• _INFORMATION SHOWN_:
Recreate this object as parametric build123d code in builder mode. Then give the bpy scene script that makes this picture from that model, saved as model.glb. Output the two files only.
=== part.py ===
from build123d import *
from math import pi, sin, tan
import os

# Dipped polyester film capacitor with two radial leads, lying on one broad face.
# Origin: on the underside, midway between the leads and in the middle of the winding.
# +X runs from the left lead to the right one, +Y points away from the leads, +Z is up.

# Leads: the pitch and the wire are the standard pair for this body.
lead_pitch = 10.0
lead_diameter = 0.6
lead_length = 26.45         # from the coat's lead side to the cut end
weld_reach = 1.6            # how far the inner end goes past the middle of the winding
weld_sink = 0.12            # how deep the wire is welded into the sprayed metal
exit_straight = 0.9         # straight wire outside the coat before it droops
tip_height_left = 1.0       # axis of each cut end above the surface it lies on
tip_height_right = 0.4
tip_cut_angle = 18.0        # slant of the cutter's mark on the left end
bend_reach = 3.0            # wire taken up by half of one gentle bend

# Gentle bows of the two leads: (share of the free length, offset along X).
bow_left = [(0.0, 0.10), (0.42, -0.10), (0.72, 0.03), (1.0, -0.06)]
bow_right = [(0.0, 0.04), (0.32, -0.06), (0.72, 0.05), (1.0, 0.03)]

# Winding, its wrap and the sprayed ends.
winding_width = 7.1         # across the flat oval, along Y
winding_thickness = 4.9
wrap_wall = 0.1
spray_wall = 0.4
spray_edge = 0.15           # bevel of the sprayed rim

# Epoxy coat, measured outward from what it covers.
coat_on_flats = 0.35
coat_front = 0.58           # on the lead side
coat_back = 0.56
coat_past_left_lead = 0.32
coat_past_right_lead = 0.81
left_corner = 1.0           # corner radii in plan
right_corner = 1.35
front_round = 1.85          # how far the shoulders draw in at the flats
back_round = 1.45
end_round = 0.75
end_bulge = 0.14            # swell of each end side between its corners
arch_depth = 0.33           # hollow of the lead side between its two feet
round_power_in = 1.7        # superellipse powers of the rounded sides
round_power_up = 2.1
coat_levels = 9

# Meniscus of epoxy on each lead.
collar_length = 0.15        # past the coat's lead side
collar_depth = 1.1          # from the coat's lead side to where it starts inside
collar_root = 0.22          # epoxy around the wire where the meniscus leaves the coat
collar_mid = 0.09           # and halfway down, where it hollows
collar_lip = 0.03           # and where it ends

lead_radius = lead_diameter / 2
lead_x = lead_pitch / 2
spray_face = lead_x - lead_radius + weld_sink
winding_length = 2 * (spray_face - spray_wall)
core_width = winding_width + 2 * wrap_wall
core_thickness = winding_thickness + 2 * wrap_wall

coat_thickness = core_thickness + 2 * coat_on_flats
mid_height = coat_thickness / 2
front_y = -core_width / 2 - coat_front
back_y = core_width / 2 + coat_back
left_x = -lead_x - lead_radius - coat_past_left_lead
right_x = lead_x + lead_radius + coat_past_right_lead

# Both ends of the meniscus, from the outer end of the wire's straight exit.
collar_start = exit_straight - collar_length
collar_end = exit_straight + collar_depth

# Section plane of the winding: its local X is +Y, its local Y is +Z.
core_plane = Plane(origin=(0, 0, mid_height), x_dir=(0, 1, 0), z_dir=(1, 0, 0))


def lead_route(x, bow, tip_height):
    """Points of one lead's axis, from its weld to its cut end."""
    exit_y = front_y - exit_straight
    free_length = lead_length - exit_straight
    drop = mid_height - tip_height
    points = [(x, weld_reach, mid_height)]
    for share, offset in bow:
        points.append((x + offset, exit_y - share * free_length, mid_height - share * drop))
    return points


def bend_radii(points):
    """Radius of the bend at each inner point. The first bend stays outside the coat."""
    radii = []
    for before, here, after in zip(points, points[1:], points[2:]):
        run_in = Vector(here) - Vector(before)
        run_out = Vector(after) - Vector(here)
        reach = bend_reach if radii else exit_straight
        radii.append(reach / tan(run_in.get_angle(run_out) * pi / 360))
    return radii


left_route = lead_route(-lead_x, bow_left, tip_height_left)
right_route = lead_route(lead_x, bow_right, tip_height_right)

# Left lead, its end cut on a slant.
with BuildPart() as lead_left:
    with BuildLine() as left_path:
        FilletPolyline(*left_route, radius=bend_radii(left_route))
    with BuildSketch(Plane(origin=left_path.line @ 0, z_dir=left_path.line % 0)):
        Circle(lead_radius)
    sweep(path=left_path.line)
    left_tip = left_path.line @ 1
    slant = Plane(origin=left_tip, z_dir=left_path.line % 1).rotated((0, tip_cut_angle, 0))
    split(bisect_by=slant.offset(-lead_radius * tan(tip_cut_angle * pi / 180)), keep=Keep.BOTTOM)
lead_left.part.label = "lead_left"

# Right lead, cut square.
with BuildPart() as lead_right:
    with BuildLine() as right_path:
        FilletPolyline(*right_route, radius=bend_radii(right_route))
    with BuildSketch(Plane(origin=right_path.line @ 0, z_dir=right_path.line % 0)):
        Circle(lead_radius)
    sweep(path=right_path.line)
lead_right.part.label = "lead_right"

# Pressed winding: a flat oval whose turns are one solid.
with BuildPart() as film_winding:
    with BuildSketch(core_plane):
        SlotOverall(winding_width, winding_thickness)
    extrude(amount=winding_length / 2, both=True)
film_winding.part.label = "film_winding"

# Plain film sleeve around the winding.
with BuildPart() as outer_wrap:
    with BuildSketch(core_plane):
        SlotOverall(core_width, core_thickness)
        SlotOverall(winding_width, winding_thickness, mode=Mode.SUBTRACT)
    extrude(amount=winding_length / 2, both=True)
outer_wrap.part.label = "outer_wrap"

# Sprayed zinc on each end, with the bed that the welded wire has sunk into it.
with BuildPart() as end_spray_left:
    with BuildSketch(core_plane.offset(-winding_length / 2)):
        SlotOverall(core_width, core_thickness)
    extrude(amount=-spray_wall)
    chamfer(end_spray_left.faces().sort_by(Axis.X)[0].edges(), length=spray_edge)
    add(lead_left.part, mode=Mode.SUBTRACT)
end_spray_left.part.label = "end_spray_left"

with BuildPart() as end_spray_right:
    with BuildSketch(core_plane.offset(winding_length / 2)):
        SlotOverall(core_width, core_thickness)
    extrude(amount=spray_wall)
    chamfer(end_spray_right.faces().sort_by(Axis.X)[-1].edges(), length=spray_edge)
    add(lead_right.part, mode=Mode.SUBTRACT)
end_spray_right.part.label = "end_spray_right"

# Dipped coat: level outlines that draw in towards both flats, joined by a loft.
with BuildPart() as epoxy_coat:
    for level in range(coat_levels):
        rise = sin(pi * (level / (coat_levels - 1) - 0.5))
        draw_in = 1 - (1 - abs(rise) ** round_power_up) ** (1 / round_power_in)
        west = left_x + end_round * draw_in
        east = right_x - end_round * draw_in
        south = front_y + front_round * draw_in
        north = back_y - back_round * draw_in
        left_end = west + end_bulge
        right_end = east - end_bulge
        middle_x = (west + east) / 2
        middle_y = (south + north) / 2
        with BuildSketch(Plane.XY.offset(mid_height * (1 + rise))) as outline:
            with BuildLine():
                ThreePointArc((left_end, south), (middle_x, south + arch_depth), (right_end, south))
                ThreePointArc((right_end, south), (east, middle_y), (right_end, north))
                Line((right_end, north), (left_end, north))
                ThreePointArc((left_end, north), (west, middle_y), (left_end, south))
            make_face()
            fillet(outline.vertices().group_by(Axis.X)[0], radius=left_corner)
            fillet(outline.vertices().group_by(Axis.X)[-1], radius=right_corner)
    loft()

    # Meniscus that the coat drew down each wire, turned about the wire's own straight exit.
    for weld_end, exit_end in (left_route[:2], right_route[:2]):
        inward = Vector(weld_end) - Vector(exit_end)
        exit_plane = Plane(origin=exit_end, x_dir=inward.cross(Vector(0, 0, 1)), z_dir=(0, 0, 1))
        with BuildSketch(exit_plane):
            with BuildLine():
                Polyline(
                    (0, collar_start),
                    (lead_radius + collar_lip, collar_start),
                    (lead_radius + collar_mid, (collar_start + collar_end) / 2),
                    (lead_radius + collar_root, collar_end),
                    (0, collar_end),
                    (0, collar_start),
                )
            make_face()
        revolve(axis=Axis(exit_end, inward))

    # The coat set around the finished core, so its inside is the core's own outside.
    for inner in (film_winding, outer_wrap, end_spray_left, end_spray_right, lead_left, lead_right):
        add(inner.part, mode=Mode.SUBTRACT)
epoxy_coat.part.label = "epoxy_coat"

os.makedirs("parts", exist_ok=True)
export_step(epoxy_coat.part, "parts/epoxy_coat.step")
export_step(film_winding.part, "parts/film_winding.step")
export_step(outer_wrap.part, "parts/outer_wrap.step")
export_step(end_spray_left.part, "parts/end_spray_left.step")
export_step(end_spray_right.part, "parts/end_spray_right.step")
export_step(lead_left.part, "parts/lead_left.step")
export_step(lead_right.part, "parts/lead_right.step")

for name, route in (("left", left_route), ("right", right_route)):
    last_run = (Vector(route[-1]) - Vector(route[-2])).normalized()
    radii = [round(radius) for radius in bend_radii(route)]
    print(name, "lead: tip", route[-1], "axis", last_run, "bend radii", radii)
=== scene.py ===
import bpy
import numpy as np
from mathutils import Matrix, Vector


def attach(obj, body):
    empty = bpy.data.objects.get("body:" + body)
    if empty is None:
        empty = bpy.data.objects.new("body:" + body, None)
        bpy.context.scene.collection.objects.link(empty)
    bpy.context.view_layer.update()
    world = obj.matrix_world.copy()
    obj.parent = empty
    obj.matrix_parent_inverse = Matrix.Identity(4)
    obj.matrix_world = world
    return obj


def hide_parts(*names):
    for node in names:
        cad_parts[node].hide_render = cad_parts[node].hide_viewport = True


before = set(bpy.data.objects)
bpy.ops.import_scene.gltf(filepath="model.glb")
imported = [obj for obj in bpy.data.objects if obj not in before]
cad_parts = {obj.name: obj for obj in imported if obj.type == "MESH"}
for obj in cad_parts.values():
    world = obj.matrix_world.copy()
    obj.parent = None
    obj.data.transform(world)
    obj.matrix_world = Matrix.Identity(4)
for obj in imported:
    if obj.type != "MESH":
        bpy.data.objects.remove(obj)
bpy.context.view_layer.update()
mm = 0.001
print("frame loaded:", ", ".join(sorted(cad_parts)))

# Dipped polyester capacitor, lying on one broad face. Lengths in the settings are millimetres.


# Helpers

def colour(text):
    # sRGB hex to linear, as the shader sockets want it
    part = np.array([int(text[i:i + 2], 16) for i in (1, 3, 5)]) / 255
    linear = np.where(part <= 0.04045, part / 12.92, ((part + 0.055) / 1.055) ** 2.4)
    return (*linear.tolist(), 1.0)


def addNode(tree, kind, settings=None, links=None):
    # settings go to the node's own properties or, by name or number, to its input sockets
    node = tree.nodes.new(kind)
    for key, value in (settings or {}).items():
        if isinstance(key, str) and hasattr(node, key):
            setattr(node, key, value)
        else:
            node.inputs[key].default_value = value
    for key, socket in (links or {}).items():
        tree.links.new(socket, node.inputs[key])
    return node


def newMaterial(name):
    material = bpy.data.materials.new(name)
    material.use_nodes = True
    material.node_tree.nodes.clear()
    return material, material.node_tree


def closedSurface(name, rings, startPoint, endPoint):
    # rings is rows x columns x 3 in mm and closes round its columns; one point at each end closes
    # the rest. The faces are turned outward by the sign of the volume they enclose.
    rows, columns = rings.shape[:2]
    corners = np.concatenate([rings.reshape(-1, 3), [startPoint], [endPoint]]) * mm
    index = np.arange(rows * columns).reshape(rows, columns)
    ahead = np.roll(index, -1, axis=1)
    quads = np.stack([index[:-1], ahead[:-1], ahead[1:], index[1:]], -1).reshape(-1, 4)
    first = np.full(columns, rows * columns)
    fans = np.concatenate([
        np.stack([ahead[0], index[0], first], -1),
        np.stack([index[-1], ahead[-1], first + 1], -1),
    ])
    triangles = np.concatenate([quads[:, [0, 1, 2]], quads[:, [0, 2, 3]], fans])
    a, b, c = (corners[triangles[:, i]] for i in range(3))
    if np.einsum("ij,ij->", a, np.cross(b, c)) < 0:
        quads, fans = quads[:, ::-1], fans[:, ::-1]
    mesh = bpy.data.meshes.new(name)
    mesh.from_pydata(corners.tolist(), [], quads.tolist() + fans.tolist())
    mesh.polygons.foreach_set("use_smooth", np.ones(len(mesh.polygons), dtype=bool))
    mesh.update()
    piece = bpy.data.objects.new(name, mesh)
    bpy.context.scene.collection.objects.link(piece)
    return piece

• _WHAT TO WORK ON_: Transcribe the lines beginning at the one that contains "for name, route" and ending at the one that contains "for node in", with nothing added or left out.

• _PROBLEM SOLUTION_:
for name, route in (("left", left_route), ("right", right_route)):
    last_run = (Vector(route[-1]) - Vector(route[-2])).normalized()
    radii = [round(radius) for radius in bend_radii(route)]
    print(name, "lead: tip", route[-1], "axis", last_run, "bend radii", radii)
=== scene.py ===
import bpy
import numpy as np
from mathutils import Matrix, Vector


def attach(obj, body):
    empty = bpy.data.objects.get("body:" + body)
    if empty is None:
        empty = bpy.data.objects.new("body:" + body, None)
        bpy.context.scene.collection.objects.link(empty)
    bpy.context.view_layer.update()
    world = obj.matrix_world.copy()
    obj.parent = empty
    obj.matrix_parent_inverse = Matrix.Identity(4)
    obj.matrix_world = world
    return obj


def hide_parts(*names):
    for node in names:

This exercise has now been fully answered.